Soc Virnyl Estela | 2023-05-12 | reading time: ~6min

Ever thought of what linux distribution to choose? You are not alone.

Linux (or GNU/Linux for the pedant 😛) has at least hundreds of different existing distributions. This gives users many distributions to choose from and the freedom to use their distribution of choice. This includes the popular distros such as Fedora, Ubuntu, openSUSE, and Linux Mint and the most obscure such as Carbs Linux, Clear Linux, and some Arch derivative you never heard of before.

However, this can also be confusing to newcomers (or even old users) alike because your distro of choice can really matter when it comes to community support, maintenance, and also the life of the distribution before it f itself out of existence. This means that choosing the wrong distribution can result to unintended consequences for you as a user for areas in e.g. security, community, and support.

This nearly happened with Solus btw. The two posts summarizes what happened:

Good thing it's back 😄. I don't use Solus though. But what can we learn from this btw as a user? And how does this affect our decision to choose a distribution? Is choosing a distribution really matter?

Unfortunately, the short answer is yes. You can skip btw but if you want to read more I have some important points to take why this is so.

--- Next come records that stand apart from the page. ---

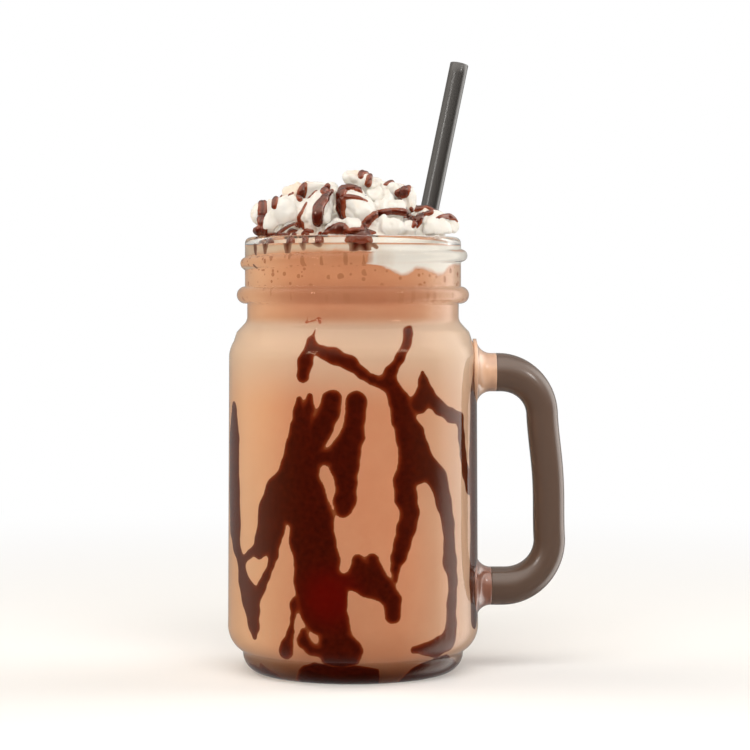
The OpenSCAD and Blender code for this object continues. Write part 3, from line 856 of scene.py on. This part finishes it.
def strawTube():
    # a tube: rings foot + reach * along + radius * (cos a side + sin a up), out along its outside,
    # round its cut end and back along its inside
    foot = np.array([*strawLook["foot"], jar["floor"]])
    rest = np.array([*strawLook["rest"], jarTop])
    along = (rest - foot) / np.linalg.norm(rest - foot)
    length, rings, bevel = strawLook["length"], strawLook["rings"], strawLook["bevel"]
    outside = np.linspace(0.2, length - 0.1, rings)
    r, w = strawLook["radius"], strawLook["wall"]
    reach = np.concatenate([[bevel], outside, [length, length], outside[::-1], [bevel]])
    radii = np.concatenate([[r - w / 2], np.full(rings, r), [r - bevel], [r - w + bevel],
                            np.full(rings, r - w), [r - w / 2]])
    side = np.cross(along, [0, 1, 0])
    side /= np.linalg.norm(side)
    up = np.cross(along, side)
    columns = strawLook["columns"]
    a = np.arange(columns) * 2 * np.pi / columns
    start = foot + np.array([0, 0, strawLook["lift"]])
    ring = (start + reach[:, None, None] * along + radii[:, None, None] * (
        np.cos(a)[None, :, None] * side + np.sin(a)[None, :, None] * up))
    quads = gridQuads(len(reach), columns, True)
    last = (len(reach) - 1) * columns
    k = np.arange(columns)
    seam = np.stack([last + k, last + (k + 1) % columns, (k + 1) % columns, k], axis=1)
    return ring.reshape(-1, 3), quads[:, ::-1].tolist() + seam[:, ::-1].tolist()


points, faces = strawTube()
straw = makeMesh("drinkingStraw", points, faces, blackPlastic)
print("straw")


def smoothPath(points, count):
    # Catmull-Rom curve through the points, with every column carried along
    p = np.array(points, dtype=float)
    p = np.vstack([2 * p[0] - p[1], p, 2 * p[-1] - p[-2]])
    u = np.linspace(0, len(p) - 3 - 1e-9, count)
    i = np.floor(u).astype(int)
    t = (u - i)[:, None]
    a, b, c, d = p[i], p[i + 1], p[i + 2], p[i + 3]
    return 0.5 * (2 * b + (c - a) * t + (2 * a - 5 * b + 4 * c - d) * t ** 2
                  + (3 * b - a - 3 * c + d) * t ** 3)


def dollop(points, flat, rings=48, columns=40):
    # a rope of cream through points [x, y, z, radius], with round ends and a section that is
    # flat times as deep as it is tall
    path = smoothPath(points, rings)
    run = np.concatenate([[0], np.cumsum(np.linalg.norm(np.diff(path[:, :3], axis=0), axis=1))])
    first, last = path[0, 3], path[-1, 3]
    ends = (1 - np.clip(1 - run / first, 0, 1) ** 2) * (
        1 - np.clip(1 - (run[-1] - run) / last, 0, 1) ** 2)
    radius = path[:, 3] * np.sqrt(np.clip(ends, 0.0004, 1))

    def oval(angle):
        # radius of an ellipse that is flat deep and 1 tall
        return 1 / np.sqrt((np.cos(angle) / flat) ** 2 + np.sin(angle) ** 2)

    return sweep(path[:, :3], radius, columns, (0.1, 1, 0.05), oval)


heap = dict(voxel=0.475, plugRadius=29.9, plugFoot=126.5, domeFoot=136.5, domeRadius=28.5,
            domeHeight=9.5, foldFrom=137.5, foldFull=140, overLip=0.6, clear=0.25, around=96)
# Folds of the cream, each [how far it moves the skin out, its size, its seed, its upright squash]
folds = dict(swell=[0.4, 5.0, 32, 1], fold=[0.25, 3.4, 31, 0.45], crease=[0.2, 1.7, 34, 0.6],
             frill=[1.25, 6.5, 41, 0.55], grain=[0.09, 0.9, 33, 1])
frills = dict(perWave=1.5, level=0.6)
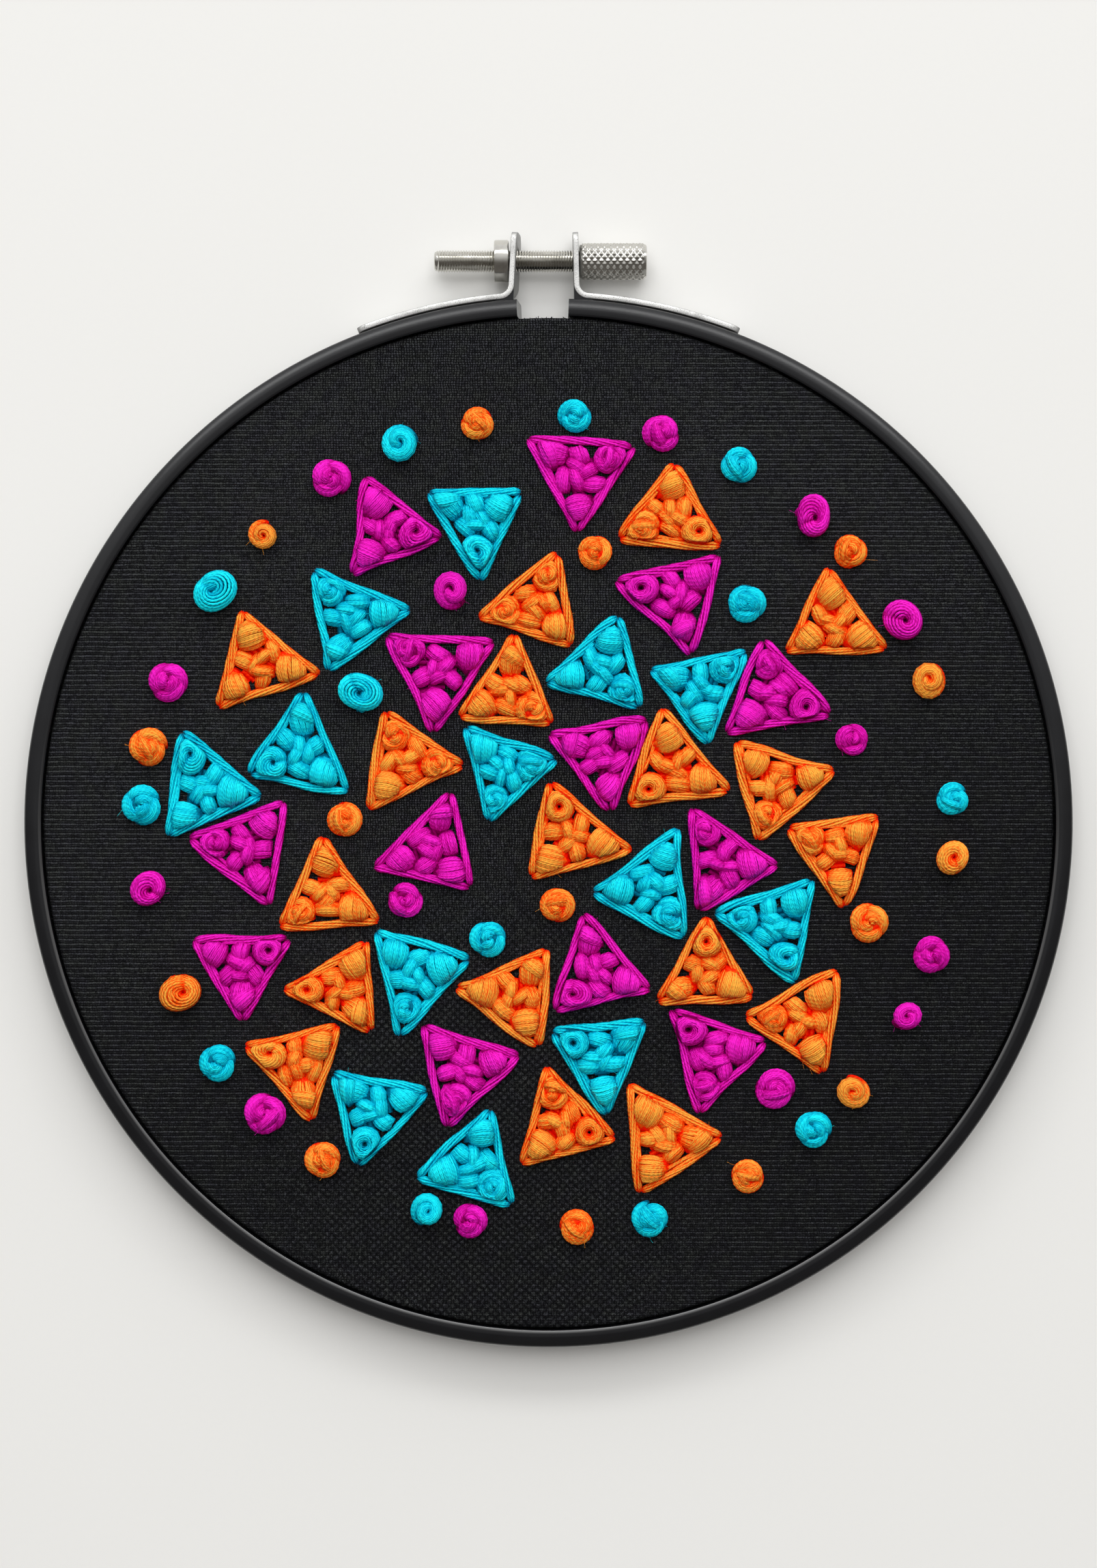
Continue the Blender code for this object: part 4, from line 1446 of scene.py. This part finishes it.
# %% Strands into a piece
SIDES = 4
HAIR_RADIUS = 0.000025
HAIR_LENGTH, HAIR_CURL, HAIR_STATIONS = (0.6, 1.5), 0.9, (0, 0.5, 1)       # in mm and shares
MAP_CELL = 0.0005
MAP_REACH = 3
MAP_WINDOW = [(dx, dy) for dx in range(-MAP_REACH, MAP_REACH + 1)
              for dy in range(-MAP_REACH, MAP_REACH + 1) if math.hypot(dx, dy) <= MAP_REACH]


def placed(strands, motif):
    """Strands of a motif, turned and moved to its place on the cloth."""
    turn, shift = motif["turn"], CENTRE + Vector((motif["x"], motif["y"], CLOTH_LEVEL))
    cos, sin = math.cos(turn), math.sin(turn)
    return [([Vector((p.x * cos - p.y * sin, p.x * sin + p.y * cos, p.z)) + shift
              for p in points], radius, tone) for points, radius, tone in strands]


def hair(dice, root, aim, side, length, curl, stations, radius, tone):
    """One loose fibre, which starts at a root along its aim and curls to a side."""
    length, curl = dice.mm(*length), dice.around(curl)
    points = [root + (aim * share + side * curl * share ** 2) * length for share in stations]
    return points, radius, tone


def fuzz(dice, strands, count):
    """Strands, with fine loose hairs that stand away from them."""
    threads = [points[1:-1] for points, _, _ in strands if len(points) > 2]
    hairs = []
    for _ in range(count):
        root = dice.choice(dice.choice(threads))
        outward = math.atan2(root.y, root.x) + dice.around(1.2)
        hairs.append(hair(dice, root, round_point(1, outward, dice.uniform(0.1, 0.6)),
                          round_point(1, dice.bearing()), HAIR_LENGTH, HAIR_CURL,
                          HAIR_STATIONS, HAIR_RADIUS, 1.0))
    return strands + hairs


def around_means(points):
    """The mean height of the topmost threads near each cell of a map of a piece."""
    tops = {}
    for point in points:
        cell = round(point.x / MAP_CELL), round(point.y / MAP_CELL)
        tops[cell] = max(tops.get(cell, CLOTH_LEVEL), point.z)
    means = {}
    for cell in tops:
        near = [tops.get((cell[0] + dx, cell[1] + dy), CLOTH_LEVEL) for dx, dy in MAP_WINDOW]
        means[cell] = sum(near) / len(near)
    return means


def thread_piece(name, strands, material):
    """Sweep strands, with each point's thickness, tone and depth under its surroundings in mm,
    for the finish's painted shade.
    """
    points, edges, radii, tones = [], [], [], []
    for line, radius, tone in strands:
        edges += [(k, k + 1) for k in range(len(points), len(points) + len(line) - 1)]
        points += line
        radii += [radius] * len(line)
        tones += [tone] * len(line)
    means = around_means(points)
    sunk = [0 if point.z < CLOTH_LEVEL - CLOTH_BODY else
            (means[round(point.x / MAP_CELL), round(point.y / MAP_CELL)] - point.z) / MM
            for point in points]
    lines = bpy.data.meshes.new(name + "_lines")
    lines.from_pydata(points, edges, [])
    for label, values in (("thread_radius", radii), ("tone", tones), ("sunk", sunk)):
        lines.attributes.new(label, "FLOAT", "POINT").data.foreach_set("value", values)
    mesh = grown_mesh(FLOSS, {"Sides": SIDES, "Thickness": 1.0, "Material": material}, lines)
    mesh.name = name
    for label in ("thread_radius", "thread_along", "thread_around"):
        mesh.attributes.remove(mesh.attributes[label])
    piece = put(name, mesh)
    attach(piece, "hoop")
    return piece


def floss_piece(name, strands, colour):
    return thread_piece(name, strands, FLOSS_FINISH[colour])


print("threads have", SIDES, "sides")

# %% [markdown]
# ## Padded triangles
#
# Each triangle has three long stitches for its outline and a plump filling. A large
# knot or bundle sits in each corner, and smaller bundles lie this way and that
# between them. Which kind goes where is drawn from a seed of the triangle's own.
# The outline holds the filling in, so a point that would reach over a side is
# pushed back from it. A few loose hairs stand away from the stitches.

# %% Filling of a triangle
UNDERLAY_COUNT = 8
UNDERLAY_REACH = 0.48        # towards the corners, as a share
UNDERLAY_RISE, UNDERLAY_RADIUS = 0.10 * MM, 0.62 * MM
MOST_SLACK = 0.5 * MM


def sides_of(corners):
    """The start, end, direction and inward direction of each side."""
    sides = []
    for k, start in enumerate(corners):
        end = corners[(k + 1) % 3]
        run = (end - start).normalized()
        sides.append((start, end, run, beside(run)))
    return sides


def confined(strands, corners):
    """Hold strands inside a triangle's sides: more room is left low down."""
    sides = sides_of(corners)
    for points, radius, _ in strands:
        slack = min(radius, MOST_SLACK)
        for point in points:
            room = (1.05 - 0.55 * min(1, max(0, point.z / MM - 0.8))) * MM + slack
            for start, _, _, inward in sides:
                short = room - (point - start).dot(inward)
                if short > 0:
                    point += inward * short * 0.9
    return strands


def corner_knot(dice, kind, centre, direction):
    """The large filling of a corner: a coil, ring, ball, two crossed stitches or one."""
    size = dice.uniform(0.95, 1.12)
    if kind == "coil":
        return coil(dice, centre, 2.8 * MM * size, 2.9 * MM * size, dice.choice((3, 4, 5)))
    if kind == "ring":
        return twisted_ring(dice, centre, 2.7 * MM * size, 2.8 * MM * size)
    if kind == "ball":
        return ball(dice, centre, 2.9 * MM * size, 3.0 * MM * size)
    if kind == "crossed":
        angle = direction + dice.around(0.5)
        below = satin(dice, centre, angle, 3.0 * MM * size, 0, dice.mm(-0.3, 0.3),
                      2.2 * MM * size, 2.4 * MM, twist=dice.around(0.4))
        shift = round_point(dice.mm(0.4, 0.9), direction)
        above = satin(dice, centre + shift, angle + dice.side() * dice.uniform(0.8, 1.25),
                      2.9 * MM * size, 0.5 * MM, dice.mm(-0.4, 0.4), 1.6 * MM * size, 2.5 * MM,
                      twist=dice.around(0.5))
        return below + above
    angle = direction + QUARTER + dice.around(0.75)
    return satin(dice, centre, angle, 3.0 * MM * size, 0, dice.mm(-0.5, 0.5), 2.7 * MM * size,
                 3.0 * MM * size, ends=(dice.uniform(0.35, 0.7), dice.uniform(0.35, 0.7)),
                 twist=dice.around(0.5))


def small_satin(dice, centre, angle, half_length, half_width, height, lift=0.0):
    return satin(dice, centre, angle, half_length, lift, dice.mm(-0.35, 0.35), half_width, height,
                 ends=(dice.uniform(0.4, 0.8), dice.uniform(0.4, 0.8)), twist=dice.around(0.5),
                 steps=7)


def underlay(middle, corners):
    """Thick stitches laid side by side under a filling, so that no cloth shows through it."""
    first, second, third = (middle.lerp(corner, UNDERLAY_REACH) for corner in corners)
    strands = []
    for k in range(UNDERLAY_COUNT):
        share = (k + 0.5) / UNDERLAY_COUNT
        ends = first.lerp(second, share), first.lerp(third, share)
        points = [point + UP * UNDERLAY_RISE for point in ends]
        # tone 0.0, the darkest, is painted shade where the underlay shows between the stitches on
        # top
        strands.append((points, UNDERLAY_RADIUS, 0.0))
    return strands


def filling(dice, corners):
    middle = (corners[0] + corners[1] + corners[2]) / 3
    kinds = [dice.choice(("coil", "ring", "ball", "satin", "ball")), "satin",
             dice.choice(("crossed", "satin", "crossed", "ball"))]
    dice.shuffle(kinds)
    strands = underlay(middle, corners)
    for start, end, _, _ in sides_of(corners):
        side = (start + end) / 2
        outward = side - middle
        angle = math.atan2(outward.y, outward.x) + dice.choice((0, 0, 1)) * QUARTER
        strands += small_satin(dice, middle.lerp(side, dice.uniform(0.46, 0.60)),
                               angle + dice.around(0.6), dice.mm(2.2, 2.8), dice.mm(1.3, 1.7),
                               dice.mm(1.8, 2.4))
    first = dice.bearing()
    for k in range(3):
        spot = middle + round_point(dice.mm(0.7, 1.5), first + math.tau * k / 3)
        strands += small_satin(dice, spot, dice.uniform(0, math.pi), dice.mm(2.0, 2.6),
                               dice.mm(1.0, 1.4), dice.mm(1.9, 2.3), 0.3 * MM)
    for kind, corner in zip(kinds, corners):
        direction = math.atan2(corner.y - middle.y, corner.x - middle.x)
        centre = middle.lerp(corner, dice.uniform(0.50, 0.55))
        strands += corner_knot(dice, kind, centre, direction)
    return confined(strands, corners)


def outline(dice, corners):
    """Three long stitches, and now and then a slimmer one beside them."""
    strands = []
    for start, end, run, inward in sides_of(corners):
        start = start + run * dice.uniform(0.5, 1.1) * MM + inward * 0.25 * MM
        end = end - run * dice.uniform(0.5, 1.1) * MM + inward * 0.25 * MM
        belly, wave_size = dice.mm(-0.40, 0.30), dice.mm(-0.26, 0.26)

        def bend(share):
            return belly * math.sin(math.pi * share) + wave_size * math.sin(math.tau * share)
        strands += rope(dice, start, end, bend, dice.mm(1.45, 1.70), 6,
                        dice.side() * dice.uniform(0.5, 1.0))
        if dice.random() < 0.4:
            near, far = sorted((dice.uniform(0.0, 0.35), dice.uniform(0.6, 1.0)))
            slim = inward * 0.75 * MM
            strands += rope(dice, start.lerp(end, near) + slim, start.lerp(end, far) + slim * 0.8,
                            lambda share: 0.0, 0.85 * MM, 3, dice.uniform(0.4, 0.8), 0.2 * MM)
    return strands


TRIANGLE_SEED, TRIANGLE_HAIRS = 1000, 7


def stitched_triangle(number, motif):
    dice = Dice(TRIANGLE_SEED + number)
    corners = [round_point(reach, bearing) for bearing, reach in motif["corners"]]
    strands = fuzz(dice, filling(dice, corners) + outline(dice, corners), TRIANGLE_HAIRS)
    piece = floss_piece(f"padded_triangle_{number:02d}", placed(strands, motif), motif["colour"])
    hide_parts(f"triangle_{number:02d}")
    return piece


faces = [len(stitched_triangle(number, motif).data.polygons)
         for number, motif in enumerate(triangles, start=1)]
print("triangles:", sum(faces), "faces, from", min(faces), "to", max(faces))

# %% [markdown]
# ## Round knots
#
# Most knots between the triangles are small turbans of thick wraps. A few are wound
# in one long wrap or bent to a ring, and some of the rings have one more wrap pulled
# across them. All knots of one colour make one piece.

# %% Knots
KNOT_SEED, KNOT_HAIRS = 2000, 4
KNOT_KINDS = ("ball", "ball", "ball", "ball", "ball", "ring", "rosette", "ring_wrapped")


def stitched_knot(number, motif):
    dice = Dice(KNOT_SEED + number)
    radius = motif["size"] - THREAD_RADIUS
    height = KNOT_RISE * motif["size"] / KNOT_RADIUS - THREAD_RADIUS
    kind, _, wrapping = dice.choice(KNOT_KINDS).partition("_")
    shape = {"ring": twisted_ring, "ball": ball, "rosette": rosette}[kind]
    strands = shape(dice, Vector(), radius, height)
    if wrapping:
        angle = dice.uniform(0, math.pi)
        shift = round_point(0.35 * radius, angle + QUARTER)
        strands += satin(dice, shift, angle, 0.85 * radius, 0.40 * height, 0.1 * radius,
                         0.42 * radius, 0.55 * height, twist=dice.around(0.4))
    return placed(fuzz(dice, strands, KNOT_HAIRS), motif)


def by_colour(stitch, motifs, first=0):
    """What a stitch makes of all motifs, as one list of strands for each colour."""
    strands = {colour: [] for colour in COLOURS}
    for number, motif in enumerate(motifs, start=first):
        strands[motif["colour"]] += stitch(number, motif)
    return strands.items()


for colour, strands in by_colour(stitched_knot, knots, first=1):
    piece = floss_piece(colour + "_knots", strands, colour)
    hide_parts("ground_cloth")
    tell(piece)

# %% [markdown]
# ## The reverse, and the cut edge
#
# From behind, the floss shows as short straight stitches where it goes through the
# cloth: one under each side of a triangle, some under its filling, and two under a
# knot. In the ring's gap the cloth's edge is bare, and a few black threads have
# frayed there.

# %% Stitches on the reverse
REVERSE_SEED = 3000
REVERSE = -CLOTH_BODY - 0.0002                      # a stitch's height under the cloth's face
STITCH_APART, STITCH_RISE = 0.16, 0.0003            # of its threads, in mm, and of their ends
STITCH_STATIONS = (-1, -0.5, 0.5, 1)


def short_stitch(dice, middle, angle, half_length):
    """A slack stitch under the cloth, of two threads side by side."""
    run = round_point(1, angle)
    strands = []
    for side in (-1, 1):
        sag = dice.mm(0.15, 0.30)
        points = [middle + run * half_length * along + beside(run) * side * STITCH_APART * MM
                  + UP * (REVERSE - sag * (1 - along ** 2) + STITCH_RISE * along ** 4)
                  for along in STITCH_STATIONS]
        strands.append((points, THREAD_RADIUS, dice.uniform(0.2, 1)))
    return strands


def reverse_of(number, motif):
    dice = Dice(REVERSE_SEED + number)
    corners = [round_point(reach, bearing) for bearing, reach in motif["corners"]]
    strands = []
    for start, end, _, _ in sides_of(corners):
        run = end - start
        strands += short_stitch(dice, start.lerp(end, dice.uniform(0.4, 0.6)),
                                math.atan2(run.y, run.x), run.length * dice.uniform(0.40, 0.46))
    for _ in range(3 if corners else 2):
        spot = round_point(dice.uniform(0, 0.28) * motif["size"], dice.bearing())
        strands += short_stitch(dice, spot, dice.uniform(0, math.pi), dice.mm(1.2, 2.6))
    return placed(strands, motif)


for colour, strands in by_colour(reverse_of, triangles + knots):
    tell(floss_piece(colour + "_reverse", strands, colour))

# %% Frayed threads
FRAY_SEED, FRAY_COUNT = 4000, 22
FRAY_RADIUS = 0.00006
FRAY_LENGTH, FRAY_CURL, FRAY_STATIONS = (0.25, 0.70), 0.6, (0, 0.35, 0.7, 1)
FRAY_INSET, FRAY_DEPTH = 0.4 * MM, 0.3 * MM         # of the root, from the cloth's edge


def frayed_edge():
    dice = Dice(FRAY_SEED)
    strands = []
    for k in range(FRAY_COUNT):
        x = -GAP_LEFT + (GAP_LEFT + GAP_RIGHT) * (k + dice.uniform(0.1, 0.9)) / FRAY_COUNT
        edge = math.sqrt(CLOTH_RADIUS ** 2 - x ** 2)
        root = CENTRE + Vector((x, edge - FRAY_INSET, CLOTH_LEVEL - FRAY_DEPTH))
        aim = Vector((dice.around(1), dice.uniform(0.6, 1.2), dice.uniform(-0.4, 0.1)))
        strands.append(hair(dice, root, aim.normalized(), Vector((1, 0, 0)), FRAY_LENGTH,
                            FRAY_CURL, FRAY_STATIONS, FRAY_RADIUS, 0.5))
    return thread_piece("frayed_threads", strands, cloth.data.materials[0])


tell(frayed_edge())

Your distribution of choice really matters§

It's painfully obvious that your distro of choice really matters. There are many factors to consider when choosing a distro. Choosing the "right" distro for you is very subjective but here are the factors you really need to consider:

Documentation and Wiki§

Why is this first mentioned than the other sections? Because good documentation and a wiki can help both old and new users to hop over a distro. Badly written or no documentation at all can be a reason why certain distros will never have any new users at all. Beginner-friendly distros are "beginner friendly" for a reason. That's because they have good documentation on how to install, use, and maintain their system. Even hard-core "do it yourself" distros such as Arch or Gentoo are popular because they have an informative Wiki where anyone can contribute or improve existing information.

A special mention for FreeBSD, as it is one of my favorite non-linux distribution with great documentation and manual. Easy to understand and grasp. Sadly, I really cannot daily drive it because some software work only on Linux. I do hope you try it out!

Community§

What makes a Linux (or a BSD) distribution stay alive for years and years? What keeps it afloat? And what keeps it thriving still in the future?

It's actually the community behind your favorite distribution.

Growing interest and usage of a distribution helps maintain motivation from both project contributors and community members. However, incentives are actually needed to keep both the distribution and community thriving. This is shown to be true to most corporate and community backed distributions such as Fedora (from RHEL), and openSUSE (from SUSE). With no incentives such as funding and through donations, it is really hard for a community to stay alive, and again, this nearly happened to Solus.

This is important as well in choosing your distribution because you are given the assurance to stick to that distribution without worrying that it will someday become a dead project and a dead community.

Software Availability§

This is very self-explanatory really. Your distribution of choice may not have the software you use when you were in another distribution. This can be fixed by helping contribute to the distribution itself by volunteering to package the software you usually use. I don't think there should be an issue about that but it is up to you if you have the time to do that. No one is forcing you to contribute. The idea of giving back should be encouraged though.

Fortunately, packaging formats such as flatpak and snap bridge the issues with software availability. I definitely recommend flatpak over snaps though as flatpaks are truly platform-agnostic unlike Canonical's snap 🤮. No to AppImage, I will write a blog about that soon.

Longevity§

How long does a distribution last? New distributions are born nearly every year or so but the question remains. What keeps a distribution's existence last for decades?

The answer is very simple. Time and money. Unfortunately, free software is not actually free as you would like it to be. Contributors and project maintainers alike need some form of incentive for them to keep a project alive. *They gotta eat and sleep too you know...

Small time distributions rarely last a year or two before they become dead (insert another Arch-derivative meme here). These kinds of distros rarely last because there are no incentives and additionally, they are usually hobby projects or projects that only focus on a niche.

Corporate-backed and community-backed distros are on the clear because they have the means and incentives to do so. It is also why I always recommend distributions such as Fedora or openSUSE.

Conclusion§

Choosing a Linux distribution can be confusing. Sometimes joining the popular is the safest option to take. Other times, you just want to try obscure distros just to be different. To be honest, preference is preference. Whether you like pineapple on pizza or not, it is up to you to choose a distro. However, ignoring the factors I mentioned to choose a distribution that you want to use daily can affect your productivity and time. If you really want to try out a distribution and test it out, I suggest run it inside a container or virtual machine. Explore and hop around until the shoe fits 😀.